▸ Stored rows

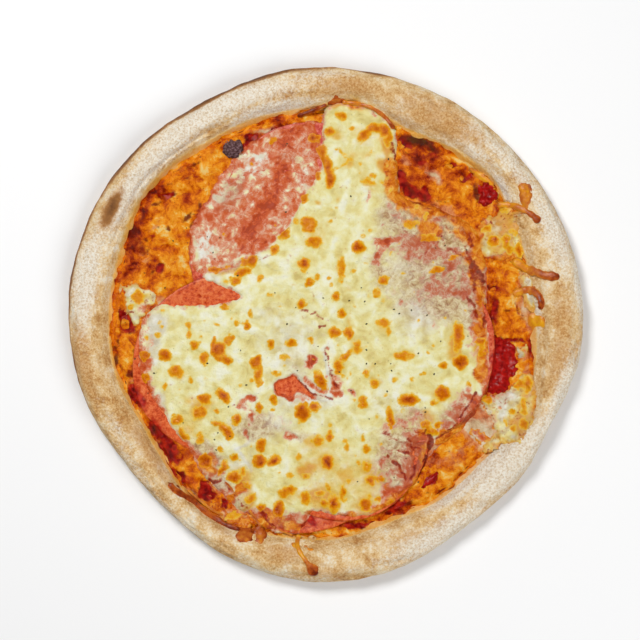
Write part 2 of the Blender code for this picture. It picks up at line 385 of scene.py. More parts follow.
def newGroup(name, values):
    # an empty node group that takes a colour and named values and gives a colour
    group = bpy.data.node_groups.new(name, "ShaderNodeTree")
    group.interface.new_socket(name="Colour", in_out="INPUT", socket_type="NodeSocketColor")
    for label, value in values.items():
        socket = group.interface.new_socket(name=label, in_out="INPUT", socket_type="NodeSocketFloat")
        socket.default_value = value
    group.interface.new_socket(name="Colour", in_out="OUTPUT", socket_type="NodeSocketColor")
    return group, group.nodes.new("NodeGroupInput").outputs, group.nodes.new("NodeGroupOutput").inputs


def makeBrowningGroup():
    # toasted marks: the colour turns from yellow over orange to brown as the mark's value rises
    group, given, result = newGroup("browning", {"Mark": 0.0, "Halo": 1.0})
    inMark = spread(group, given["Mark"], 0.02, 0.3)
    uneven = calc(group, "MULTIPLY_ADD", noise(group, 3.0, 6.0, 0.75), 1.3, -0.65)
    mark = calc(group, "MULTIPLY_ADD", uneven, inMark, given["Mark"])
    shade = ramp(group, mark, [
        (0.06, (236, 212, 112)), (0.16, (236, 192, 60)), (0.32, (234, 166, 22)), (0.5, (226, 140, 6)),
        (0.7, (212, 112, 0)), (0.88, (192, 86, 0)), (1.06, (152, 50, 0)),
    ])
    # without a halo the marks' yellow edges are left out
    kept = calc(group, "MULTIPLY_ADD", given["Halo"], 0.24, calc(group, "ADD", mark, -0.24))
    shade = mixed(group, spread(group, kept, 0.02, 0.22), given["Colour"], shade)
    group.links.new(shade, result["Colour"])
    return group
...
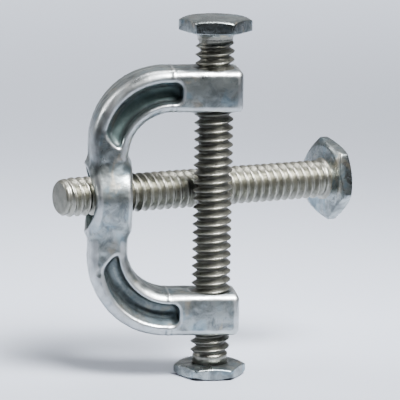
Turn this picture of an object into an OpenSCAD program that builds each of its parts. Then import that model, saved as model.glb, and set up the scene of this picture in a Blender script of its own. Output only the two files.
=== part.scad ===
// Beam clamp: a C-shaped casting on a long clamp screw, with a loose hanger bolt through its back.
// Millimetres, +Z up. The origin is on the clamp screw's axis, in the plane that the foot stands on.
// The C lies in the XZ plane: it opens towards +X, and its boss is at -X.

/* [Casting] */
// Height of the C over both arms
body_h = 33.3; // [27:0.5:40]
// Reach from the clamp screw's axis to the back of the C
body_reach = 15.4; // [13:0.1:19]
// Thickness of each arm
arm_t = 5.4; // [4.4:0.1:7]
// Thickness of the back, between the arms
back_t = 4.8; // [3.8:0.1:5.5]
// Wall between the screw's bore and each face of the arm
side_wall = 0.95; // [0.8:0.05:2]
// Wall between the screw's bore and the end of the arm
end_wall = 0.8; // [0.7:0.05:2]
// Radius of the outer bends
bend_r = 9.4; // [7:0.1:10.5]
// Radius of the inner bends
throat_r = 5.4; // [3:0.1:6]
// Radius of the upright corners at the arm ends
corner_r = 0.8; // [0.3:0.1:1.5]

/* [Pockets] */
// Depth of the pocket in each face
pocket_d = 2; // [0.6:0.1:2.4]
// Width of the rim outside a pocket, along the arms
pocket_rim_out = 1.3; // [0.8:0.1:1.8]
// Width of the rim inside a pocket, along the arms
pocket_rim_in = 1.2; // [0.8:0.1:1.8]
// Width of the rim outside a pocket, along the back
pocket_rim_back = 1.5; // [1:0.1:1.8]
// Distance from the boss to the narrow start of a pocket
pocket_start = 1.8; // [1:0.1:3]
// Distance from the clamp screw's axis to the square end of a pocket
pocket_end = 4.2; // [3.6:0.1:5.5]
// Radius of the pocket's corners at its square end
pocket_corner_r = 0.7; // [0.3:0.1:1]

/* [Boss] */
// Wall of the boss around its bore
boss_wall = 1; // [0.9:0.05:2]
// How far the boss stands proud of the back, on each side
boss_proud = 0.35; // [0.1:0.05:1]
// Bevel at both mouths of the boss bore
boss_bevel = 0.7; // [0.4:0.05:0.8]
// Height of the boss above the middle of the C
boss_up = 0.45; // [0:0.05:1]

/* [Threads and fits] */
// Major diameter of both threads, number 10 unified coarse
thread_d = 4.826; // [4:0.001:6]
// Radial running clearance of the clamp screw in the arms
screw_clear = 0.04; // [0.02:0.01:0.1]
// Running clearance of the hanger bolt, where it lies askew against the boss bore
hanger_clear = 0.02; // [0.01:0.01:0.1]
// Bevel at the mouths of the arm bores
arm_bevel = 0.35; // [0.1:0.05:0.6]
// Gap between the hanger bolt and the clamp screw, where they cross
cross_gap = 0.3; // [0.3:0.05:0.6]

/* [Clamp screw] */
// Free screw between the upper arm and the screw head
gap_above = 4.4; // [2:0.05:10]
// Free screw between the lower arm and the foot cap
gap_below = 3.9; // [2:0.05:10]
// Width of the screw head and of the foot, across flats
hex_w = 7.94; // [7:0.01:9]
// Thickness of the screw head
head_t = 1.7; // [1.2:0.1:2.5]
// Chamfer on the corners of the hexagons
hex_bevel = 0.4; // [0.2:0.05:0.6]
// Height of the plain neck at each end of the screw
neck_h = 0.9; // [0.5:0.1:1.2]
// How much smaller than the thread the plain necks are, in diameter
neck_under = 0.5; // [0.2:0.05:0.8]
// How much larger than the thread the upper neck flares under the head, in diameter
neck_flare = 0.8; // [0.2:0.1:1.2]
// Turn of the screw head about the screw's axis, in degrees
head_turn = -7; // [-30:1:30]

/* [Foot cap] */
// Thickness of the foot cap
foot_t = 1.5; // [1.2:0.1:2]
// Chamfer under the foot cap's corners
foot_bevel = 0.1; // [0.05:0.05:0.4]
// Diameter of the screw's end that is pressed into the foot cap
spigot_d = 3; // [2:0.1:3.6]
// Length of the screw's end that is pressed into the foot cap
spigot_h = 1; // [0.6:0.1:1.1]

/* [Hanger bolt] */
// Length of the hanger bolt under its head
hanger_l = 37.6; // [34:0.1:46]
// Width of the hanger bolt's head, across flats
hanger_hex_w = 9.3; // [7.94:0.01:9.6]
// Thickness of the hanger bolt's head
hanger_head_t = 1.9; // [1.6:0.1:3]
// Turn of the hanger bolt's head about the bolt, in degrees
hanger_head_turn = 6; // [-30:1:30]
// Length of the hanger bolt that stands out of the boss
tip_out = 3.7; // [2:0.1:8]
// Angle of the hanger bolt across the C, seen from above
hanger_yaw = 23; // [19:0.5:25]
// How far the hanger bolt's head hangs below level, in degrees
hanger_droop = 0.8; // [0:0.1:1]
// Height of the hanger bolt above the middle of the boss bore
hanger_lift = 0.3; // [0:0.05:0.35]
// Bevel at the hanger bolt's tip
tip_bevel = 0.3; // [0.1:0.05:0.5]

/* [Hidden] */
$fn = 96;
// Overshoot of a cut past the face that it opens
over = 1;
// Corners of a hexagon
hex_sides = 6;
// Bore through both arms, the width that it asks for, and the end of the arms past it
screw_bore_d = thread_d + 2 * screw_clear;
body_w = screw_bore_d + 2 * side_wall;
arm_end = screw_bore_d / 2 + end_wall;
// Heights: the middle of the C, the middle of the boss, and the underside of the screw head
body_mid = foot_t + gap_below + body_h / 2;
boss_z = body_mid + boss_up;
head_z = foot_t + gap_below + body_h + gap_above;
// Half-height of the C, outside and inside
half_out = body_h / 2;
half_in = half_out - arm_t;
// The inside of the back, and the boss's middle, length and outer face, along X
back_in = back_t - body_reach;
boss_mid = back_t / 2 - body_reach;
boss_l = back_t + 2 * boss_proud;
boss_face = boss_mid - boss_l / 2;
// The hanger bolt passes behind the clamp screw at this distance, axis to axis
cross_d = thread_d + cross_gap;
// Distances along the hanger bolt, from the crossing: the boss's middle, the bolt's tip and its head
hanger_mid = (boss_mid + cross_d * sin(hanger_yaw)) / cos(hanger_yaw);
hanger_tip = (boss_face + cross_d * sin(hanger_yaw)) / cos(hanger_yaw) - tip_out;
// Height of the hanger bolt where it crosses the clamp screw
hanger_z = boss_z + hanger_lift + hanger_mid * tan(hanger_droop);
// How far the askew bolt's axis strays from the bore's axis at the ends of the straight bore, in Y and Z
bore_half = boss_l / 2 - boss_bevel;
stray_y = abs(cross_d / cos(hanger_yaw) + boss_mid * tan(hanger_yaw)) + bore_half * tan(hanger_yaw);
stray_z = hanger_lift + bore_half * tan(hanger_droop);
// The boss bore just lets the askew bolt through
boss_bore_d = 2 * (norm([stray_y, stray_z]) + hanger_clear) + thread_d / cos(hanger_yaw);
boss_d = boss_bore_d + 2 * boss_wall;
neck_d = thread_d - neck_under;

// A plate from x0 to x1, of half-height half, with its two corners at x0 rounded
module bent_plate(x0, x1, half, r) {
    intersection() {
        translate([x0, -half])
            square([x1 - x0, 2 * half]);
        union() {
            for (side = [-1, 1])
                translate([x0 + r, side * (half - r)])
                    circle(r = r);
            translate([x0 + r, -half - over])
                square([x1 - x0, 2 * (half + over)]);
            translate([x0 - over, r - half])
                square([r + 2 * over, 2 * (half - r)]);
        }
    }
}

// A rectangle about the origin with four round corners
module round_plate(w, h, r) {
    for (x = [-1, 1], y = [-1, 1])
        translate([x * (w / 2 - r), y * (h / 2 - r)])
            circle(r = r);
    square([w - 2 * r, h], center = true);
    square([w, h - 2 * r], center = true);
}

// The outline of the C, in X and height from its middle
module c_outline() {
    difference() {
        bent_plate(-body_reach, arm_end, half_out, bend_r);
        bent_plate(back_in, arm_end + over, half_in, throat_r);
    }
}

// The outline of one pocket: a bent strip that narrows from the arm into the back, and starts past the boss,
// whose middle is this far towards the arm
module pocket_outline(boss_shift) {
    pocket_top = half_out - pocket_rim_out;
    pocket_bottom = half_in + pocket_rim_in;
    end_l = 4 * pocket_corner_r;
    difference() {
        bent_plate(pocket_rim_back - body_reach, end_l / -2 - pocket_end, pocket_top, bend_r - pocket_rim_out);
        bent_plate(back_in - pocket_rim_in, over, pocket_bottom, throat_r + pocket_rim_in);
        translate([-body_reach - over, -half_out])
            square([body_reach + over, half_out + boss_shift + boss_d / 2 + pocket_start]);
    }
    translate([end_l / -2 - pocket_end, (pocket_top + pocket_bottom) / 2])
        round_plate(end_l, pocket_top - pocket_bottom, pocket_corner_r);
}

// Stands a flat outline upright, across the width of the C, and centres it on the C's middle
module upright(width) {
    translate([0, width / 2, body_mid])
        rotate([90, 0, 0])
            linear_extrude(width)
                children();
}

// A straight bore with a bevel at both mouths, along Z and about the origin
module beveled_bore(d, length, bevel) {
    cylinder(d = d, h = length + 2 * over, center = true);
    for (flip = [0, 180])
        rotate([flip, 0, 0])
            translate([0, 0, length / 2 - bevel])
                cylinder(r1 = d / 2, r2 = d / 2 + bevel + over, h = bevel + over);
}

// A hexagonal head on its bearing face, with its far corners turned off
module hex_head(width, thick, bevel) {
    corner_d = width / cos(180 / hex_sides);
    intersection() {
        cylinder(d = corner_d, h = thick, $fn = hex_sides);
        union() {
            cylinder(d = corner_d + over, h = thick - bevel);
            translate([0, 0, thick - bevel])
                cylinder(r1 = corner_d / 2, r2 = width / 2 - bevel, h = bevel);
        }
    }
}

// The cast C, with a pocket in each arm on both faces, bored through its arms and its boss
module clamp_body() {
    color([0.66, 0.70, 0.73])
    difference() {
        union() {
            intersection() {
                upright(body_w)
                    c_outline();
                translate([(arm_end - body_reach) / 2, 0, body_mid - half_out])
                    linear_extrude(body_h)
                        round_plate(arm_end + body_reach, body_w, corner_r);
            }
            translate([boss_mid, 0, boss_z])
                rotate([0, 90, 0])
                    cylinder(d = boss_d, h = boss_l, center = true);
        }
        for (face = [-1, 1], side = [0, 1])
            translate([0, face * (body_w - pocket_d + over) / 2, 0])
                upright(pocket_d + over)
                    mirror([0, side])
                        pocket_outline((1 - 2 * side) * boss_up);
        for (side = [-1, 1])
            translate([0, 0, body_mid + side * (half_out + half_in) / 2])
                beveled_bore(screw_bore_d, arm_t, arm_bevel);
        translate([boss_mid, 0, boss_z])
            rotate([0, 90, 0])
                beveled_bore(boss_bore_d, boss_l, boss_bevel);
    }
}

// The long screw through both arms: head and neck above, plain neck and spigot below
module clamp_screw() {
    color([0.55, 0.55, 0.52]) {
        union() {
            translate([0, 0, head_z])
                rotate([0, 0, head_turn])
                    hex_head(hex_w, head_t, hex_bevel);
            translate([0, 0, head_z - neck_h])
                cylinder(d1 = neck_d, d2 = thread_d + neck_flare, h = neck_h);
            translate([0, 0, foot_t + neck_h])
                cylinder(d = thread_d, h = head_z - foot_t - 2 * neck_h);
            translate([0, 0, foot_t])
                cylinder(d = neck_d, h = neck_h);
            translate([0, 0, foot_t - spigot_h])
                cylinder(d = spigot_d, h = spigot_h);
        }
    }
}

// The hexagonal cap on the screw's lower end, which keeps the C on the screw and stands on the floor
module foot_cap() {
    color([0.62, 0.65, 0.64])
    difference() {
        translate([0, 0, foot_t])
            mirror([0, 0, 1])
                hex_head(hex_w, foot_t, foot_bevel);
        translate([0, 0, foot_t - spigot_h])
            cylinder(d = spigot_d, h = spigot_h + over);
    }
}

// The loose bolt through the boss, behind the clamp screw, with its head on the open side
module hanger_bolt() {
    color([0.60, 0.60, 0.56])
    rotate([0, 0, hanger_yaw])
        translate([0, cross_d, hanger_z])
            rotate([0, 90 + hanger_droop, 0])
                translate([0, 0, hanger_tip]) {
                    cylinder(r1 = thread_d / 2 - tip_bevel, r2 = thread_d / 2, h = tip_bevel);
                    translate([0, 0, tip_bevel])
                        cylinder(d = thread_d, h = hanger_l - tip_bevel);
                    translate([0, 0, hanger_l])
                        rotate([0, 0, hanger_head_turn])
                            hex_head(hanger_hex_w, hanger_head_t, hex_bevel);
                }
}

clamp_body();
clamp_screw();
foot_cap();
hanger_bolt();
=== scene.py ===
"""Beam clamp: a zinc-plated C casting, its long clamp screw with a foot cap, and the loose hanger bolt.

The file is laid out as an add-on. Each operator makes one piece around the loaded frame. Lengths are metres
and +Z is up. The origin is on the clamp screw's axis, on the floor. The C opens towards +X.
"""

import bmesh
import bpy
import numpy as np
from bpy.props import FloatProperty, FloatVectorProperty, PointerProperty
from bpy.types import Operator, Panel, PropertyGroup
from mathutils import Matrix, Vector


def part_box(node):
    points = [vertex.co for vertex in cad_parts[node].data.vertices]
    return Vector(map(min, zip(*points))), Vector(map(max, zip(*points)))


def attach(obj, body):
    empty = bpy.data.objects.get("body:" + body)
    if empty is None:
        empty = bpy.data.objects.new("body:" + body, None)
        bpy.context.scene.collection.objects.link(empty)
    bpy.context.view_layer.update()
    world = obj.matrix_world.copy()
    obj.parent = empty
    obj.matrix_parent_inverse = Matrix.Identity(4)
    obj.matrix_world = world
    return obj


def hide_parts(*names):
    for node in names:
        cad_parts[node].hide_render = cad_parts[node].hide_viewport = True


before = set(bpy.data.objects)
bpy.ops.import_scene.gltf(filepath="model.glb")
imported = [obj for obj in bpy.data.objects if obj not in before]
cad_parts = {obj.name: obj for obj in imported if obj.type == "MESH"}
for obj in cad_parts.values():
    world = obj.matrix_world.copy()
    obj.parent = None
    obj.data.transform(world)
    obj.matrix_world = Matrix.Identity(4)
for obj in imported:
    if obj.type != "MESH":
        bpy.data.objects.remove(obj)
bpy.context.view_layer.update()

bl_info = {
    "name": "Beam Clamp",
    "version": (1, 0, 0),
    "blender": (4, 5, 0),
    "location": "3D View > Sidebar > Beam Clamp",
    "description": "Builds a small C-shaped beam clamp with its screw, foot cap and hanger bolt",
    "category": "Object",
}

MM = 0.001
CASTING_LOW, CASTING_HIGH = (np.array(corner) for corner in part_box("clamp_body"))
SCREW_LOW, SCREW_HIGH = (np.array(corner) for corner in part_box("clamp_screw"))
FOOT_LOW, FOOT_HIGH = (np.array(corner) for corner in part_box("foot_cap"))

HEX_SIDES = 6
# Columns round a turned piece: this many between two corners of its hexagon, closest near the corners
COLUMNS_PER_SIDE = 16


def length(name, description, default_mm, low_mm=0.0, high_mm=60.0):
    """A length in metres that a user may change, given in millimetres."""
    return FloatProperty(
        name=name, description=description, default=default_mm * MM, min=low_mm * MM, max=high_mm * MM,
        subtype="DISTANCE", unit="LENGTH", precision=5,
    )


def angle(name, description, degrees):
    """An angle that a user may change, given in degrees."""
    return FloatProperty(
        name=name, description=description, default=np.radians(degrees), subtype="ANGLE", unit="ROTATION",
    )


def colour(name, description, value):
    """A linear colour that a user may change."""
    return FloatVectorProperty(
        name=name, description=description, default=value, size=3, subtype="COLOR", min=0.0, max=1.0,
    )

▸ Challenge
Return nothing but the lines running from the line with "the open side" through the line with "if empty is", exactly as they appear.

▸ Exercise answer
// The loose bolt through the boss, behind the clamp screw, with its head on the open side
module hanger_bolt() {
    color([0.60, 0.60, 0.56])
    rotate([0, 0, hanger_yaw])
        translate([0, cross_d, hanger_z])
            rotate([0, 90 + hanger_droop, 0])
                translate([0, 0, hanger_tip]) {
                    cylinder(r1 = thread_d / 2 - tip_bevel, r2 = thread_d / 2, h = tip_bevel);
                    translate([0, 0, tip_bevel])
                        cylinder(d = thread_d, h = hanger_l - tip_bevel);
                    translate([0, 0, hanger_l])
                        rotate([0, 0, hanger_head_turn])
                            hex_head(hanger_hex_w, hanger_head_t, hex_bevel);
                }
}

clamp_body();
clamp_screw();
foot_cap();
hanger_bolt();
=== scene.py ===
"""Beam clamp: a zinc-plated C casting, its long clamp screw with a foot cap, and the loose hanger bolt.

The file is laid out as an add-on. Each operator makes one piece around the loaded frame. Lengths are metres
and +Z is up. The origin is on the clamp screw's axis, on the floor. The C opens towards +X.
"""

import bmesh
import bpy
import numpy as np
from bpy.props import FloatProperty, FloatVectorProperty, PointerProperty
from bpy.types import Operator, Panel, PropertyGroup
from mathutils import Matrix, Vector


def part_box(node):
    points = [vertex.co for vertex in cad_parts[node].data.vertices]
    return Vector(map(min, zip(*points))), Vector(map(max, zip(*points)))


def attach(obj, body):
    empty = bpy.data.objects.get("body:" + body)
    if empty is None:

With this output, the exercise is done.